The film begins with princess Aditi Rao Hydari called Mouna meeting Prince Charming Dulquer Salmaan called Yaazhan and this love, at first sight, develops literally into a fiery thunderstorm as they passionately hug each other and sing a song. After this beautiful eternal love for each other promises, they arrive into their lives two years later and we see them as a married couple.
The first twist – he is now perfectly domesticated as a househusband, cooking and gardening, while she works as a hotshot in a construction company. This means the early romance part is over, leaving us only with the comedy of a mismatched romantic couple. I have a feeling that Brinda and Karky must have decided that this film should be an extension of an earlier blockbuster called OK Kanmani by Mani Ratnam where Dulquer and Nithya Menen are seen having an extended live-in relationship and finally ending up married in the climax.
So calling the film Hey Sinamika, a song from OK Kanmani as a reference point, they plunge straight into this annoying relationship where Mouna has to bear the burden of an over-affectionate partner who gives no space for her to talk or express anything. So this leaves Mouna no choice but to bring in her quirky office colleagues and find a way to somehow quit this relationship by seeking a transfer to Puducherry. So far so good, within a rom-com genre.
Both Aditi and Dulquer put up an entertaining and reasonably hilarious show of how not to live as a married couple for the first fifty minutes but to last another ninety minutes the rule book prescribes that chaos must enter the screenplay and upset all the plans and it all happens at the wedding of Aditi’s boss’s daughter in a fancy setting.
This is where I think lies the primary problem. What do we see here? Enter the evil lady-lover called Dr Malarvizhi played by Kajal Aggarwal. She photographs a man who’s two-timing.

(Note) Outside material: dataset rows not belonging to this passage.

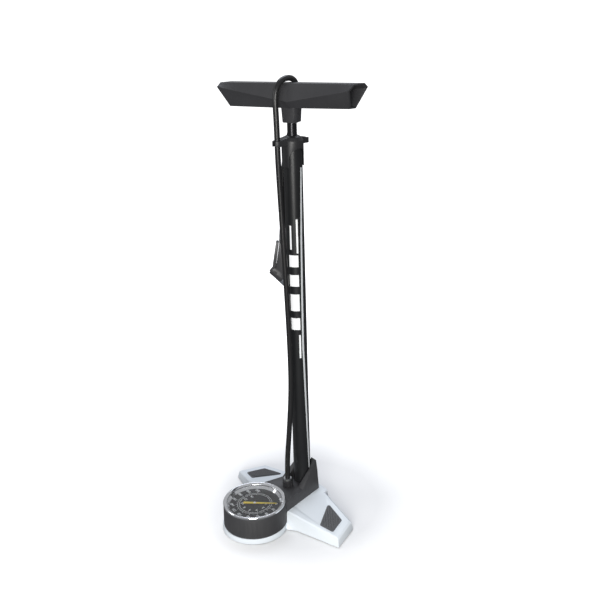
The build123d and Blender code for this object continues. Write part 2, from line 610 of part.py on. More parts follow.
needle_z = dial_top + 1.0
NEEDLE_HEADING = 45.0
needle = make_face(Polyline((-19.0, -1.8), (-19.0, 1.8), (0, 1.8), (37.0, 0.9), (37.0, -0.9), (0, -1.8), close=True))
needle = extrude(Pos(0, 0, needle_z) * Rot(0, 0, NEEDLE_HEADING) * needle, amount=0.6)
node("gauge_needle", GAUGE * (needle + cyl(2.6, needle_z, needle_z + 0.6) - cyl(1.0 + FIT, -20, 0)))
node("needle_boss", GAUGE * (cyl(2.2, needle_z + 0.6, needle_z + 1.1) - cyl(1.0 + FIT, -20, needle_z + 0.75)))

# ---------------------------------------------------------------- hose fittings
nut_low = SOCKET_DECK_Z
NUT_H = 12.0
NUT_R = 8.8
nut = ring(NUT_R, 3.2 + GAP, nut_low, nut_low + NUT_H, 0, OUTLET_Y)
nut = chamfer(nut.edges().filter_by(GeomType.CIRCLE).group_by(Axis.Z)[-1].sort_by(SortBy.RADIUS)[-1], length=1.2)
for turn in range(0, 360, 45):
    nut -= Pos(0, OUTLET_Y, 0) * Rot(0, 0, turn) * cyl(2.2, nut_low - 1, nut_low + NUT_H - 3.5, NUT_R + 1.1, 0)
node("outlet_nut", nut)
hose_start = nut_low + NUT_H + 1.0
node("outlet_stem", ring(3.2, 1.2, outlet_top - 8, hose_start, 0, OUTLET_Y))
node("hose_ferrule", ring(6.6, HOSE_R + FIT, nut_low + NUT_H, nut_low + NUT_H + 3.0, 0, OUTLET_Y))

# ---------------------------------------------------------------- hose
hose_route = [
    (0.0, OUTLET_Y, hose_start), (0.0, OUTLET_Y, 90.0), (2.4, -26.6, 150.0), (5.2, -21.4, 235.0),
    (4.4, -21.8, 330.0), (2.2, -23.4, 430.0), (0.2, -25.6, 525.0), (-0.2, -28.1, 600.0),
    (0.1, CLIP_Y, 656.0), (-1.4, -29.0, 700.0), (-2.2, -14.8, 716.5), (-6.8, 9.4, 716.5),
    (-11.6, 22.0, 702.0), (-16.3, 20.3, 675.0), (-20.4, 15.8, 646.0), (-25.0, 8.5, 612.0),
    (-30.0, 5.0, 578.0), (-34.5, 4.5, 545.0), (HEAD_X, HEAD_Y, 502.0), (HEAD_X, HEAD_Y, HEAD_Z + COLLAR_TOP - 7.8),
]
points = [Vector(*p) for p in hose_route]
legs = [b - a for a, b in zip(points, points[1:])]
radii = []
for before, after in zip(legs, legs[1:]):
    turn = math.radians(before.get_angle(after))
    radii.append(0.45 * min(before.length, after.length) / math.tan(turn / 2))
print("hose radii", [round(r) for r in radii], "route", round(sum(leg.length for leg in legs)))


def hose_piece(name, first, last):
    """The hose from the middle of run first to the middle of run last, or from its very ends."""
    start = points[0] if first == 0 else (points[first] + points[first + 1]) * 0.5
    end = points[-1] if last == len(legs) - 1 else (points[last] + points[last + 1]) * 0.5
    corners = points[first + 1:last + 1]
    path = FilletPolyline(start, *corners, end, radius=radii[first:last])
    tube = sweep(Plane(origin=path @ 0, z_dir=path % 0) * Circle(HOSE_R), path=path)
    print(name, "length", round(path.length, 1), "volume ratio",
          round(tube.volume / (math.pi * HOSE_R ** 2 * path.length), 4))
    node(name, tube)


ARCH_FIRST = 8
ARCH_LAST = 12
hose_piece("hose_riser", 0, ARCH_FIRST)
hose_piece("hose_arch", ARCH_FIRST, ARCH_LAST)
hose_piece("hose_drop", ARCH_LAST, len(legs) - 1)

# ---------------------------------------------------------------- pump head
HEAD = Location((HEAD_X, HEAD_Y, HEAD_Z), (0, 0, HEAD_HEADING))
CHUCK = Pos(PIVOT_S, 0, PIVOT_Z) * Rot(0, CHUCK_ANGLE, 0)
chuck_back = -CAM_R - 0.3
neck_low = 14.5
neck_high = 22.0
nut_seat = 15.0
grip = prism([(-6.3, COLLAR_LOW), (-12.6, 12.0), (-4.0, -8.0), (6.0, -12.0), (9.0, 2.0), (7.0, COLLAR_LOW)], CHEEK_HALF)
grip = chamfer(grip.edges().filter_by(Axis.Y), length=1.0)
grip -= CHUCK * cyl(CHUCK_R + 0.2 + GAP, nut_seat, 60)
chuck = cyl(CHUCK_R, chuck_back, nut_seat)
head = grip + CHUCK * chuck + cyl(HOSE_R + 2.6, COLLAR_LOW - 1, COLLAR_TOP)
head -= CHUCK * block(-CHUCK_R - 6, CHUCK_R + 6, -SLOT_HALF, SLOT_HALF, chuck_back - 20, CAM_R + 1.0)
head -= prism([(-30, 60), (-30, 12), (-13.4, 12), (-7.0, 52)], SLOT_HALF + 2.6)
gasket_low = CAM_R + 9.5
gasket_r = CHUCK_R - 3.0
PLUNGER_R = 4.4
head -= CHUCK * cyl(PLUNGER_R + FIT, 0, gasket_low)
head -= cyl(1.5, 8, 60)
head -= cyl(HOSE_R + FIT, COLLAR_TOP - 8, 60)
PIN_R = 1.8
head -= Pos(PIVOT_S, 0, PIVOT_Z) * Rot(90, 0, 0) * Cylinder(PIN_R + FIT, 60)
node("head_body", HEAD * head)
node("nose_collar", HEAD * CHUCK * revolved((PLUNGER_R + FIT, nut_seat), (CHUCK_R - 1.6, nut_seat),
                                           (CHUCK_R - 1.6, neck_high), (gasket_r + FIT, neck_high),
                                           (gasket_r + FIT, gasket_low - 0.4), (PLUNGER_R + FIT, gasket_low - 0.4)))
node("lever_pin", HEAD * Pos(PIVOT_S, 0, PIVOT_Z) * Rot(90, 0, 0) * Cylinder(PIN_R, 2 * CHEEK_HALF))
plunger_low = CAM_R + GAP
plunger_high = gasket_low - 0.4 - CAM_THROW
node("head_plunger", HEAD * CHUCK * ring(PLUNGER_R, 1.0, plunger_low, plunger_high))
gasket_high = gasket_low + GASKET_L
node("valve_gasket", HEAD * CHUCK * ring(gasket_r, VALVE_R, gasket_low, gasket_high))
nose_high = gasket_high + 3.4
nut_in = CHUCK_R - 1.6 + FIT
nose_nut = revolved((nut_in, nut_seat + GAP), (CHUCK_R + 0.2, nut_seat + GAP), (CHUCK_R + 0.2, nose_high - 3.0),
                    (CHUCK_R - 2.0, nose_high), (VALVE_R + 0.9, nose_high), (VALVE_R + 0.9, gasket_high + FIT),
                    (gasket_r + FIT, gasket_high + FIT), (gasket_r + FIT, neck_high + GAP), (nut_in, neck_high + GAP))
node("nose_nut", HEAD * CHUCK * nose_nut)
LEVER_HALF = 6.6
root_half = SLOT_HALF - GAP
cam_s = PIVOT_S - CAM_THROW * math.sqrt(0.5)
cam_z = PIVOT_Z - CAM_THROW * math.sqrt(0.5)
lever = Pos(cam_s, 0, cam_z) * Rot(90, 0, 0) * Cylinder(CAM_R, 2 * root_half)
lever += prism([(PIVOT_S, PIVOT_Z), (-19.0, 8.0), (-18.1, 14.8), (-13.2, 14.8), (-10.5, 7.0)], root_half)
paddle = prism([(-18.1, 14.7), (-11.8, 50.6), (-9.6, 51.6), (-7.25, 50.4), (-12.7, 14.7)], LEVER_HALF)
lever += chamfer(paddle.edges().filter_by(Axis.Y).group_by(Axis.Z)[-1], length=0.8)
lever -= Pos(PIVOT_S, 0, PIVOT_Z) * Rot(90, 0, 0) * Cylinder(PIN_R + RUN, 60)
node("head_lever", HEAD * lever)
SLEEVE_L = 18.0
sleeve = revolved((HOSE_R + FIT, COLLAR_TOP), (HOSE_R + 2.4, COLLAR_TOP), (HOSE_R + 2.4, COLLAR_TOP + 4),
                  (HOSE_R + 1.2, COLLAR_TOP + SLEEVE_L), (HOSE_R + FIT, COLLAR_TOP + SLEEVE_L))
node("head_sleeve", HEAD * sleeve)
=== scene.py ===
import math

import bmesh
import bpy
from mathutils import Matrix, Vector


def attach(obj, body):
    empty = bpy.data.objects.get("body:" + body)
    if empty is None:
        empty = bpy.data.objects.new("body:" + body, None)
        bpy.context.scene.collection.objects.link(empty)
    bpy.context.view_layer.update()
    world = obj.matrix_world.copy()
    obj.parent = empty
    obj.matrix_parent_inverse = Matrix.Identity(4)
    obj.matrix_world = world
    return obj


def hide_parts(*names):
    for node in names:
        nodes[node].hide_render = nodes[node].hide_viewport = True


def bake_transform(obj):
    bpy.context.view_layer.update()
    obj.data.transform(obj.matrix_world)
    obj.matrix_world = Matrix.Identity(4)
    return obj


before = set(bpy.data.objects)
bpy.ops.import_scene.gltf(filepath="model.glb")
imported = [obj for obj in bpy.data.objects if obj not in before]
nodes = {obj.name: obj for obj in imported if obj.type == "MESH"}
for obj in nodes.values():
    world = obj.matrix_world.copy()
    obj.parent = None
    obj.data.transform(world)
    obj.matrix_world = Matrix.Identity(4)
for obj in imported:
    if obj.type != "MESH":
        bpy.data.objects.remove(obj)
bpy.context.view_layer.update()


# ---------------------------------------------------------------- floor, light and viewpoint
# The pump stands on a pale sheet in a white tent. A broad soft lamp stands on the viewpoint's side, a faint
# one to its left, and a wide, cooler one overhead gives the sheen on top of the handle.
def linear(code):
    """A colour written as sRGB hex, as the linear red, green, blue and alpha that a shader takes."""
    channels = [int(code[i:i + 2], 16) / 255 for i in (1, 3, 5)]
    return [c / 12.92 if c <= 0.04045 else ((c + 0.055) / 1.055) ** 2.4 for c in channels] + [1.0]


def add_node(tree, kind, settings=None, links=None):
    """One shader node. Settings go to its options or to its sockets by name or number, links to sockets."""
    made = tree.nodes.new(kind)
    for name, value in (settings or {}).items():
        if isinstance(name, str) and hasattr(made, name):
            setattr(made, name, value)
        else:
            made.inputs[name].default_value = value
    for name, source in (links or {}).items():
        tree.links.new(source, made.inputs[name])
    return made


bpy.ops.object.select_all(action="DESELECT")
bpy.ops.mesh.primitive_plane_add(size=30, location=(0, 0, 0))
floor = bpy.context.object
floor.name = "floor"
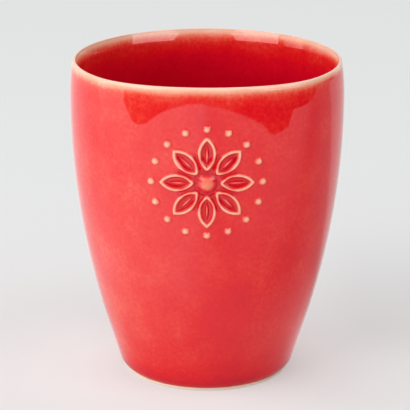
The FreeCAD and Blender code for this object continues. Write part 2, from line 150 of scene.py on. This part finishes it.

She then dances in the sangeet offering stiff competition to Mouna. Yaazhan arrives at the wedding in a completely bizarre costume and out of the blue ridicules the catering service. And then he picks up a fight with a guest on how to observe decorum.
Mouna is shocked by the behaviour and drags him away home. This is not just chaos, it is catastrophic to reveal so many conflict points in just one big scene for a simple slender rom-com story. From here it descends virtually into sleepless nights for the poor mismatched couple. So how does this film save itself from here?
Ah did you hear me say sleepless? Yes, help arrives here from an interesting story plot, from another rom-com famous film called Sleepless in Seattle. So in this film, Yaazhan is persuaded to become a radio talk show host. And he speaks about good human values in the hope that he can bring back Mouna into his life and the importance of being an optimist. Dulquer does this job admirably well and this is also thanks to Karky who has spent some brilliant lines for him.
But the talks, soon we are into social activism, exposing crooks in our society, a goofy yogi babu comes into the picture, leaving the film completely out of its romantic focus. The film starts meandering here. Yet fortunately, the best part arrives here, at least for me. A vibrant rap song called ‘Achamillai’ sung by Dulquer himself, choreographed in an equally energetic manner showing Yaazhan and his fellow crusaders jiving through the narrow streets and slums of the city.
Brinda is extremely innovative here and helped by Preetha’s fluid camera work and some reasonably good music here by Govind Vasantha, this sequence will be my hot favourite. Unfortunately, this standalone piece surfaces like an oasis before the rest of the film plunges into a serious problematic love triangle melodrama. Now, I want you to see the film from here onwards and make your own balanced judgement.
But what I would like to say is that romantic comedies have been a staple diet in Indian cinema since 1947. Providing the young post-independent generation of the 60s, 70s and 80s their first lessons in romancing. More often than not, our young heroes then were in their late 30s and sometimes even mid-40s. For example, Shammi Kapoor was forty years old when he danced for Junglee and Sivaji Ganesan was fifty years old when he did Thirisoolam and dancing with Sripriya.
But this is 2022! Mani Ratnam’s OK Kanmani from 2014 already seems part of history. Should we not ask why do we have actors in their mid-thirties still performing like teeny boppers? With sound technology having advanced so much, why do the dialogues and effects in the film sound so dubbed, loud and synthetic? With so much diversity in modern Indian urban society, why can’t our films’ scripts include characters from other communities and nationalities? As we enter global OTT platforms, I sincerely hope our filmmakers push these boundaries and make our films more relevant and more contemporary.